Cancer Council Australia and the Clinical Oncology Society of Australia have called for new research into improved use of Australia’s existing health system and technology, in response to a Senate inquiry into research funding for poor-survival cancers.
On Thursday, May 18, Cancer Council and COSA are appearing at a hearing for the multi-partisan inquiry, which was driven by brain cancer survivor, Senator Catryna Bilyk.
Cancer Council Australia CEO, Professor Sanchia Aranda, said the inquiry was a timely opportunity to focus on the prioritisation of biomedical research and opportunities to do much better with existing technologies.
“Much of this inquiry will focus on laboratory research and discovery, as it should, but we must not lose sight of lost opportunities within our current health system to reduce stark survival inequities between cancer types,” Professor Aranda said.
“Lung cancer is a good example.

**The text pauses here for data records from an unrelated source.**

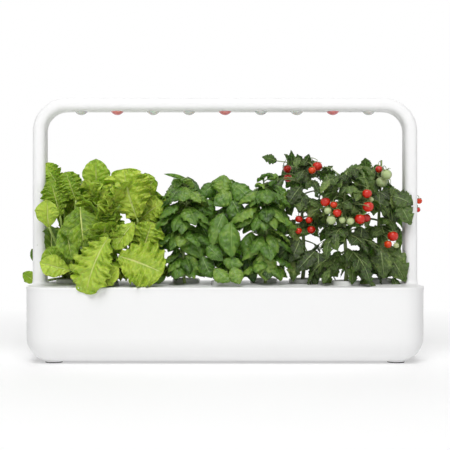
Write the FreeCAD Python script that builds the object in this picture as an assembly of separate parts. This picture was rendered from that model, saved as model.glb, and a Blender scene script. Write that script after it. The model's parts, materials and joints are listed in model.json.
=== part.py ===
import FreeCAD, Part
import math
import os
from FreeCAD import Vector

# Countertop hydroponic garden: water tank, lift-off deck with three trays of three plant pods, nine
# plants, and a lamp arch on two extension legs. Millimetres, +Z up, +X to the right, +Y to the back,
# origin on the table under the middle of the tank.

# Pods and how they stand in a tray
trays = 3
pods_per_tray = 3
pod_pitch = 62.0
row_offset = 28.0
collar_radius = 21.75
collar_height = 7.0
collar_rounding = 1.5
cup_depth = 30.0
cup_wall = 1.2
cup_taper = 4.0
cup_clearance = 0.5
cup_step = 3.0
neck_radius = 17.4
wick_radius = 3.5
wick_clearance = 0.5
wick_length = 35.0
soil_clearance = 0.3
soil_recess = 3.0

# Trays
tray_side_margin = 2.25
tray_end_margin = 12.25
tray_corner = 20.0
tray_gap = 14.0
tray_clearance = 0.3
guide_ring_wall = 2.0
guide_ring_drop = 4.0
ledge_width = 2.0
ledge_wall = 3.0
ledge_depth = 3.0

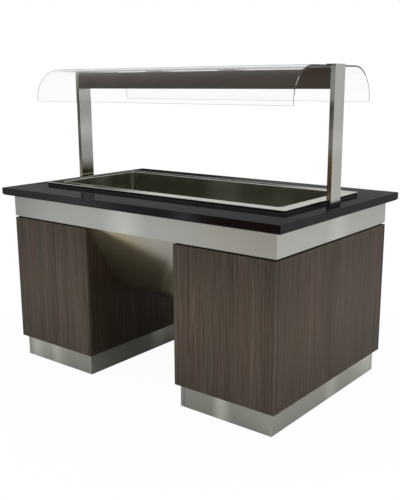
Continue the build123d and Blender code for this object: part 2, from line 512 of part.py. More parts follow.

It’s the leading cause of cancer death in Australia by a big margin. At present five-year survival for lung cancer is just 16 per cent, compared with 68 per cent for all cancers combined. Some of those survivors will be individuals who may have been lucky enough to get an early diagnosis and optimal treatment.
“The same random outcomes are likely to apply to other poor-survival cancers, particularly those in the abdominal area such as pancreatic, adrenal and kidney cancers. We don’t have a systematic way of knowing why some people survive for five years when most people don’t – because the research hasn’t been funded.”
Professor Aranda said one of the reasons five-year breast cancer survival in Australia was 90 per cent was that the pathways to diagnosis and treatment were well-defined.
“A starting point to learn from successes in breast cancer care could be to set up a pilot study, funded by the National Health and Medical Research Council, with people reporting intra-abdominal symptoms which often get dismissed being referred to a diagnostic clinic for monitoring.
“If we can become more systematic in detecting and managing some of the poor-survival cancers, we could help people now – at the same time as we change the culture of biomedical research to develop new treatments for all of the forgotten cancers.”
CEO of Cancer Council Victoria, Todd Harper, who will appear before the hearing, said there were also opportunities to change the way research funded to develop research capacity in less common cancers, including biomedical and epidemiological research.
“Given the Australian Government’s strong commitment to cancer research through both the Medical Research Future Fund and the National Health and Medical Research Council, we have a great opportunity to build a structure that develops research collaborations for brain, pancreatic and other ‘forgotten’ cancers,” Mr Harper said.
“There is some talk and a few tentative efforts, but we need a formal framework and a collaborative model for the Medical Research Future Fund and the NHMRC to provide dual funding streams into research for poor-survival cancers.”